I realized around 2012 or 2015 that if you marched me into the Oval Office (whose decor was different then than in the Bush 43 Administration, but not yet gold gilt-saturated) and said, “OK, smarty-pants, tell the President what to do about [name your region or policy problem],” I would have had nothing to say. Same today.

In 2017, the French embassy in Washington awakened in early January to realize that after eight jolly years with the Obama crowd, they knew no one who was likely to be installed in the new Trump Administration. Those Rolodex entries had been thrown out in comfortable, even joyful anticipation of a permanently “transformed” America, to use Obama’s phrase. For the French, un problème sérieux.

The embassy apparently sent an emergency cable to Paris asking if anyone knew of Republicans from yesteryear who might be open to recultivating contact. In a clear signal of desperation, they invited me to an Inauguration party (I wasn’t actually a Republican, but you get the point). The star that night was Rudy Giuliani. I saw a few familiar faces as surprised as I was to be suddenly à la mode again.

I subsequently declined a very tentative inquiry about a possible Trump Administration position. No more invitations to the French embassy.

I declined not because I was a high-minded never-Trumper, but because in a rare moment of self-awareness, I knew that I no longer had anything to offer the Washington policy world.

In the Bush Administration, I had realized that my foremost contribution was to ask occasionally, “Remind me what we’re trying to do?” By 2017, even posing that question seemed out of reach.
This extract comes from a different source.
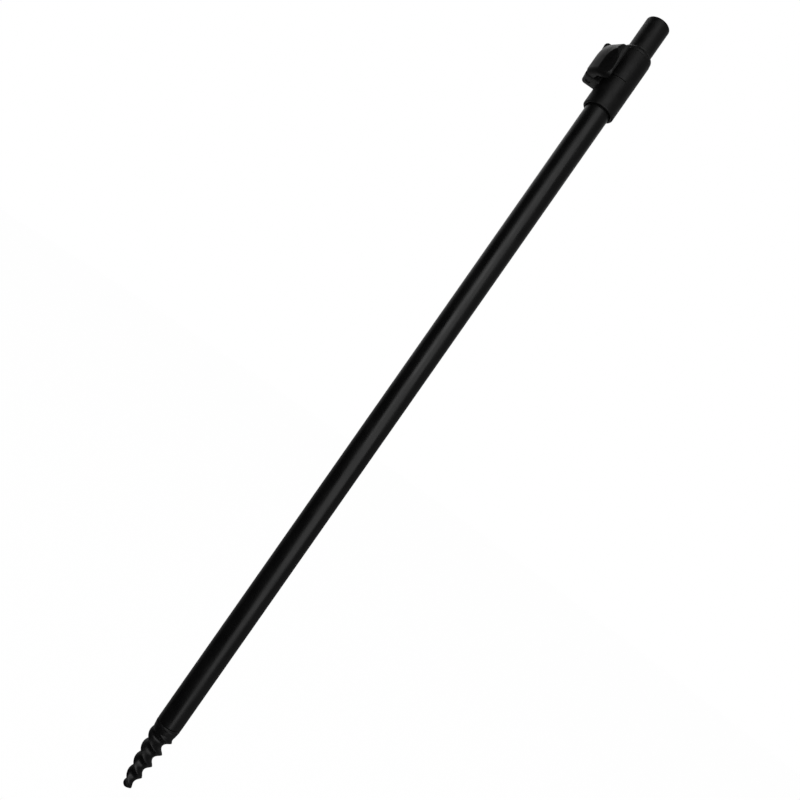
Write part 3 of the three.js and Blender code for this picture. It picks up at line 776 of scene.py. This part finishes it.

I was by then well into my doctoral work in philosophy. My military and foreign policy jobs had, over the years, had the effect of sustaining my interest in fundamental questions about what unchanging truths might be had in this life.

That’s to say that my active life only intensified my desire for a contemplative life. And not just a retirement from gainful employment with material advantages, but retirement in the French sense of the verb retirer, to withdraw or pull away from the world.
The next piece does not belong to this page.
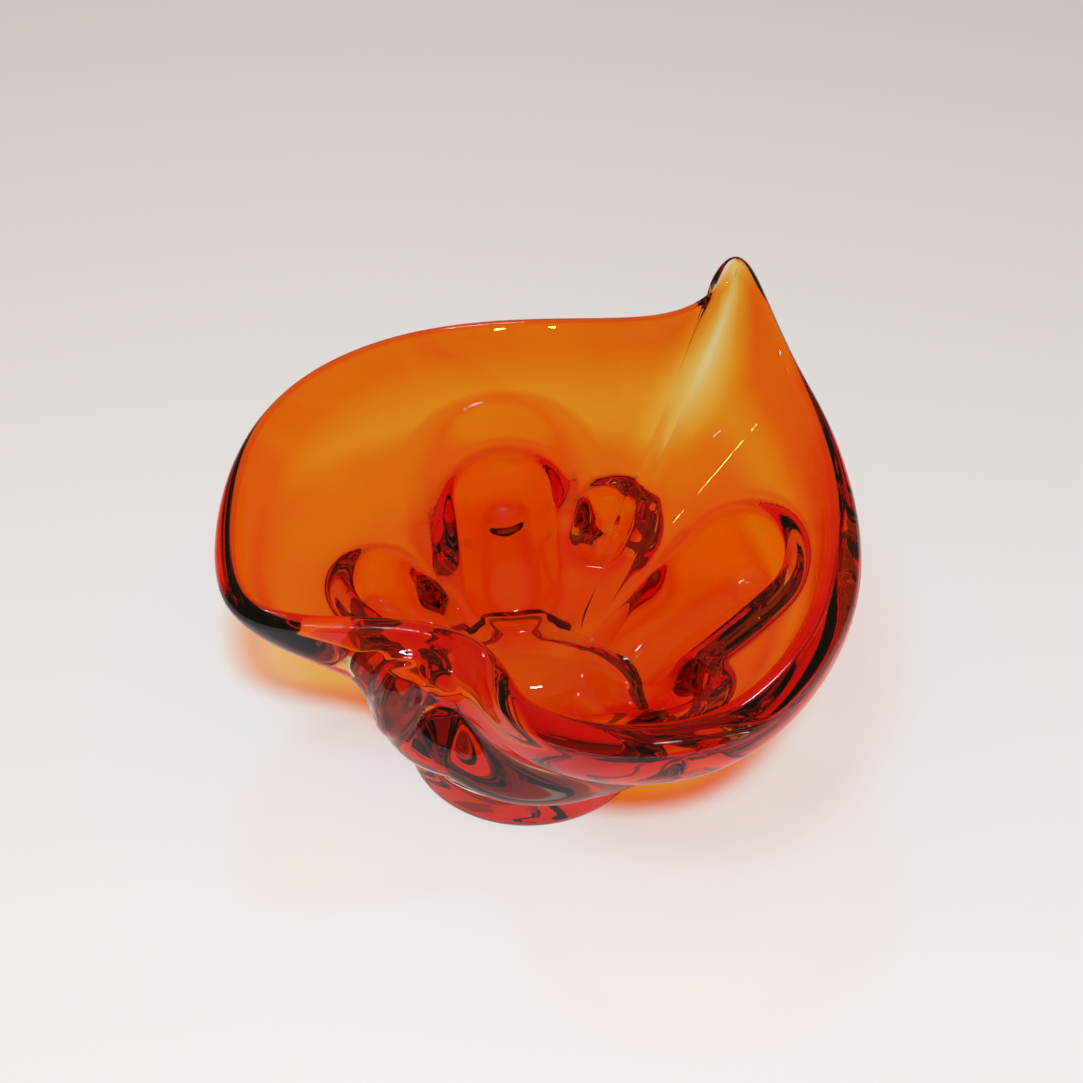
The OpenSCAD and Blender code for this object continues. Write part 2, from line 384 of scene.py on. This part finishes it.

Dante and Virgil at the Entrance to Hell by Edgar Degas, 1857-1858 [private collection]

So, halfway here through my TCT allocation of 1000 words, dear reader may well be asking: So, where does this Epiphany-season autobiographical reminiscence lead?
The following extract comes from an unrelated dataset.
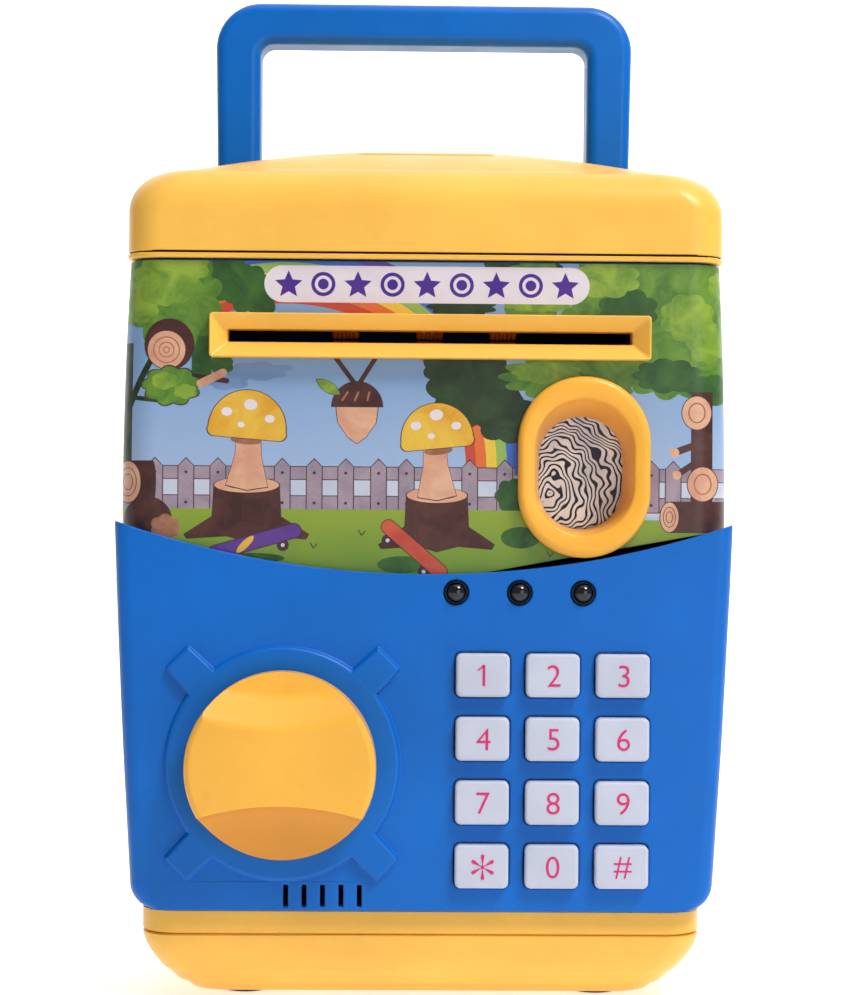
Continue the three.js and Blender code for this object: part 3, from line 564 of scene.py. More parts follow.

It leads to Socrates, Plato, Aristotle, St. Augustine, St. Thomas Aquinas, and the works of other philosophers about whom I like to scribble.

But perhaps a bit surprisingly, it leads also to Dante. At this point, our editor’s eyebrows may be raised, since he knows a good bit about Dante. So I’ll be careful.

My friend and CUA School of Philosophy mentor Dr. Kevin White has taught courses on Dante and philosophy, and I was fortunate to take one of those courses. A distinguished Thomist, he has taught at CUA for over three decades.

White (who, incidentally, owns a complete collection of the journal Idler, the great project edited by TCT contributor David Warren) encourages his students both to learn Italian and to read Dante daily. In this new year, I’m taking at least the second part of his advice.

I’m re-reading the Divine Comedy and am now a few cantos into the Inferno. I’m trying not to hurry, but also not to tarry because White also informs his students of the legendary dictum that where you stop reading the Comedy is where you go after you die. I need to get to Purgatorio quickly, and Paradiso promptly. You never know.

Besides, it’s a pleasure to read and re-read. And Dante knew his Thomist philosophy. He invokes a vast range of references, making notes essential for those of us less schooled in ancient literature and history.

The beautiful translation by Robert and Jean Hollander is my preferred version (the only volume of the translation by Dorothy L. Sayers that I’ve read, Purgatory, is also superb). Jean mostly did the language, and Robert did the notes.

In the first circle of Hell, Limbo, Dante is led by his guide Virgil to encounter pagan poets and philosophers who lacked faith but died otherwise sinless. It’s not Paradise and the Beatific Vision, but it’s not nearly as bad as the lower circles will be.

There’s a “noble castle” within Limbo where 35 souls reside. Hollander notes that of these 35, in their earthly lives, three-fifths were contemplative and two-fifths were active.

So Dante acknowledges that among those without faith, the philosophical or contemplative life gives you an edge on eternity, but the active life also has its merits.

Aristotle thought the true telos of humans, the end for which we are built, is happiness as contemplation of the divine in the excellence of intellectual virtue, though he accepted the good of political life because most people can’t live that telos fully. Cicero saw the good in both the philosophical life and the active roles of political and military leadership, favoring the latter as more noble.

St. Augustine and St. Thomas Aquinas accepted the necessity of activity when faced with unavoidable duty. But they followed Christ’s admonition that Mary had chosen the better way over Martha (who was still in better shape in her activity than the sinless but faithless pagan contemplatives).

A very close friend who knows me well suggested that in the new year, I focus on writing things that will simply help people. Here’s a start on that: Read Dante. He fills his Comedy with examples of all kinds of life.

That’s something well worth keeping in mind for actives who find themselves perplexed by the headlines and circumstances of the moment.